YILANLARI ÖLDÜRMEYİN
“Yılanlar doğanın dengesini sağlar” diyen Türkmen, “Nasıl ki diğer ülkelerde dağda yaşayan hayvanlar şehre indiğinde tekrardan doğaya salınır, bizde de yılanlar kendi doğasında bırakılmalı, öldürülmemeli” diyor.
TRAFİKTE ÖLECEĞİME YILAN SOKSUN
Yılanların zararsız olduğunu tekrar tekrar söyleyen Türkmen’e “Peki bu işin bu hobinin riski yok mu” diye sorduğumuzda şunu söylüyor:
“Tabii ki her işin riski var. Bugün yılan ısırmasından ölenle trafikte ölen insan sayısını kıyasladığınızda, kazada insanların daha çok öldüğü ortaya çıkıyor.

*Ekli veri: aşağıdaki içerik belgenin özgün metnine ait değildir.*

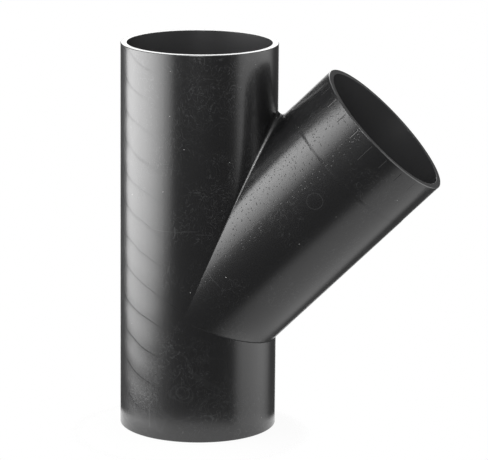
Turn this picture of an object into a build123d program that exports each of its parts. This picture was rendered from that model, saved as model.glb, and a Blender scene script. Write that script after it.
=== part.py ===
from build123d import *
import math
import os

# Lateral wye fitting: a straight run with one equal branch, moulded in one piece.
# The run's lower end face lies on z = 0 around the origin, and the branch leans towards +X.

outside_diameter = 110.0
wall = 4.3
branch_angle = 45.0
run_below_crossing = 87.0
run_above_crossing = 186.0
branch_length = 185.0

# Rounding where the two pipes meet: the crotch above, the heel below, the edge inside.
crotch_radius = 3.7
heel_radius = 1.5
inner_edge_radius = 0.8
rim_chamfer = 0.4
overcut = 1.0

# The branch's plain end is a hair slimmer than its body, from a fine step in the mould.
branch_spigot_length = 36.5
branch_spigot_step = 0.15

# Alignment marks: short axial cuts round the branch's end, a longer one at each quarter turn.
mark_width = 0.8
mark_depth = 0.25
mark_inset = 2.0
long_mark_length = 14.0
short_mark_length = 8.0
mark_step = 15.0

# Gate scar: a shallow round recess on the front of the run, where the melt came in.
gate_radius = 5.5
gate_depth = 0.3
gate_height = 36.0

outer_radius = outside_diameter / 2
bore_radius = outer_radius - wall
spigot_radius = outer_radius - branch_spigot_step
run_length = run_below_crossing + run_above_crossing
marks_per_quarter = round(90.0 / mark_step)
marks_per_turn = 4 * marks_per_quarter
standing = (Align.CENTER, Align.CENTER, Align.MIN)
branch_frame = Pos(0, 0, run_below_crossing) * Rot(0, branch_angle, 0)

# A cylinder's seam is turned to the side, where the creases die out, so fillets never cross it.
seam_to_side = Rot(0, 0, -90)


def run_rod(radius, beyond):
    rod = seam_to_side * Cylinder(radius, run_length + 2 * beyond, align=standing)
    return Pos(0, 0, -beyond) * rod


def branch_rod(radius, beyond):
    rod = seam_to_side * Cylinder(radius, branch_length + beyond, align=standing)
    return branch_frame * rod


def near_half(solid):
    """The half of the body on the -Y side of the plane that holds both axes."""
    size = 2 * (run_length + branch_length)
    return solid & Pos(0, -size / 2, 0) * Box(size, size, size)


def creases(solid, above, reach):
    """Curved edges where the two pipes meet, above or below the crossing, within reach of the run's axis."""
    found = []
    for edge in solid.edges():
        if edge.geom_type in (GeomType.CIRCLE, GeomType.LINE):
            continue
        middle = edge.position_at(0.5)
        on_side = middle.Y < -overcut
        in_reach = math.hypot(middle.X, middle.Y) < reach
        if on_side and in_reach and (middle.Z > run_below_crossing) == above:
            found.append(edge)
    return found


def longest(edges):
    return [max(edges, key=lambda edge: edge.length)]


def rounded_outside():
    reach = outer_radius + overcut
    solid = near_half(run_rod(outer_radius, 0) + branch_rod(outer_radius, 0))
    solid = solid.fillet(crotch_radius, creases(solid, True, reach))
    return solid.fillet(heel_radius, longest(creases(solid, False, reach)))


def bored(solid):
    solid = solid - run_rod(bore_radius, overcut)
    solid = solid - branch_rod(bore_radius, overcut)
    inner_edge = creases(solid, True, bore_radius + wall / 2)
    return solid.fillet(inner_edge_radius, longest(inner_edge))


def slim_spigot(solid):
    length = branch_spigot_length + overcut
    sleeve = Cylinder(outer_radius + overcut, length) - Cylinder(spigot_radius, length)
    return solid - branch_frame * Pos(0, 0, branch_length + overcut - length / 2) * sleeve


def outer_rims(solid):
    circles = solid.edges().filter_by(GeomType.CIRCLE)
    run_ends = [circle for circle in circles if abs(circle.radius - outer_radius) < 1e-3
                and min(abs(circle.center().Z), abs(circle.center().Z - run_length)) < 1e-3]
    mouth = (branch_frame * Pos(0, 0, branch_length)).position
    branch_end = [circle for circle in circles if abs(circle.radius - spigot_radius) < 1e-3
                  and (circle.arc_center - mouth).length < 1e-3]
    return run_ends + branch_end


def mark(turn, length):
    """One axial cut that starts a little way in from an end at z = 0 and runs up +Z."""
    block = Box(2 * mark_depth, mark_width, length, align=standing)
    return Rot(0, 0, turn) * Pos(spigot_radius, 0, mark_inset) * block


def branch_marks():
    cuts = []
    for index in range(marks_per_turn):
        on_quarter = index % marks_per_quarter == 0
        length = long_mark_length if on_quarter else short_mark_length
        cuts.append(mark(index * mark_step, length))
    mouth = branch_frame * Pos(0, 0, branch_length) * Rot(180, 0, 0)
    return [mouth * cut for cut in cuts]


def gate_scar():
    disc = Cylinder(gate_radius, 2 * wall)
    skin = Cylinder(outer_radius + overcut, 4 * gate_radius)
    skin = skin - Cylinder(outer_radius - gate_depth, 4 * gate_radius)
    front = Pos(0, -outer_radius, 0) * Rot(90, 0, 0) * disc
    return Pos(0, 0, gate_height) * (skin & front)


half_body = bored(rounded_outside())
wye_body = half_body + mirror(half_body, Plane.XZ)
wye_body = slim_spigot(wye_body)
wye_body = chamfer(outer_rims(wye_body), rim_chamfer)
wye_body = wye_body - branch_marks()
wye_body = wye_body - gate_scar()

os.makedirs("parts", exist_ok=True)
export_step(wye_body.solids()[0], "parts/wye_body.step")
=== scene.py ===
import bmesh
import bpy
import math
import numpy as np
from mathutils import Matrix, Vector


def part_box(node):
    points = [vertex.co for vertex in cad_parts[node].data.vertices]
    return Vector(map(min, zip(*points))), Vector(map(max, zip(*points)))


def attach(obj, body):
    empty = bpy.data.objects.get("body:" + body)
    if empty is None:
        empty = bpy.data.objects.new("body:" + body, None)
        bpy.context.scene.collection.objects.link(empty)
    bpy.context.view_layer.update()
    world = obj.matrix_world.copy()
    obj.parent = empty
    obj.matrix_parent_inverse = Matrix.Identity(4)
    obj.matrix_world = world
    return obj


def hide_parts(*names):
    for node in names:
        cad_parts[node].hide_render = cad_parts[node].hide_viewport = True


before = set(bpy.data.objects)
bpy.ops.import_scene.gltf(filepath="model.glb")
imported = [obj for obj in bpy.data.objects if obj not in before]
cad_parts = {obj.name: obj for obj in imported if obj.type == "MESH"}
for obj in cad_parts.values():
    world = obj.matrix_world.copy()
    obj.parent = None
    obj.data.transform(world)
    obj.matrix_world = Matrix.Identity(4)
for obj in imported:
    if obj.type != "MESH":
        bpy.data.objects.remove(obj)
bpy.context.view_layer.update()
print("frame loaded")

# the moulded body, in metres and degrees; its radius and the run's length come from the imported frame
low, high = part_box("wye_body")
body = dict(
    radius=(high[1] - low[1]) / 2,
    runLength=high[2] - low[2],
    below=0.087,            # lower end to where the two axes cross
    branchLength=0.185,     # crossing to the branch's mouth
    angle=45.0,
    wall=0.0043,
    crotchRound=0.0037,     # round of the upper crease at the crotch, and down its sides
    creaseRound=0.0008,
    crotchPower=60,         # the higher, the sooner the one shrinks to the other
    heelRound=0.0012,
    innerRound=0.0008,
    innerHeelRound=0.0003,
    rimChamfer=0.0004,
    spigotLength=0.0365,
    spigotStep=0.00015,
    stepRun=0.0018,         # length over which the step down to the spigot is spread
    markStep=15.0,          # cuts round the branch's end, a longer one at each quarter turn
    markWidth=0.0006,
    markDepth=0.00008,
    markInset=0.002,
    shortMark=0.008,
    longMark=0.014,
    highlightAngle=34.0,         # where the painted highlight on the upper crease is brightest, on either side of the crotch, and how wide that is
    highlightSpread=15.0,        # and how wide that is
)

# how the body's mesh is divided, and the close rows that keep its corners crisp
divisions = dict(
    columns=96,             # even columns in half a turn
    lowerRows=12,
    upperRows=24,
    branchRows=24,
    spigotRows=12,
    crotchSteps=14,
    heelSteps=6,
    creaseRows=(0.0, 0.00015, 0.0006, 0.002),           # first rows beside a crease
    openRows=(0.005, 0.002),                            # gaps from the crease and the rim to the even rows
    rimGuard=0.0003,                                    # last row before an outer rim
    edgeGuard=0.0002,                                   # rows on either side of the bore's edge
    chamferGuard=0.2,                                   # share of the chamfer, in from both its ends
    stepGuard=0.0005,                                   # first even row after the step
    markRows=(-0.00015, -0.00002, 0.00002, 0.00015),    # rows about each end of a mark
    markColumns=(0.15, 0.0, -0.1),                      # degrees outwards from a mark's edge
    leastSpread=1e-6,                                   # angle that a crease's arc never falls below
    weld=4e-6,                                          # points nearer than this become one
)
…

Hayat bir risk zaten, yaşadığınız her an… Mesela bazı insanlarda da uçak korkusu var. Ya düşerse diye korkuyorlar. Ama trafik kazasında daha fazla insan ölüyor. O nedenle ben trafik kazasından ölmektense sevdiğim şeyden ölmeyi tercih ederim.”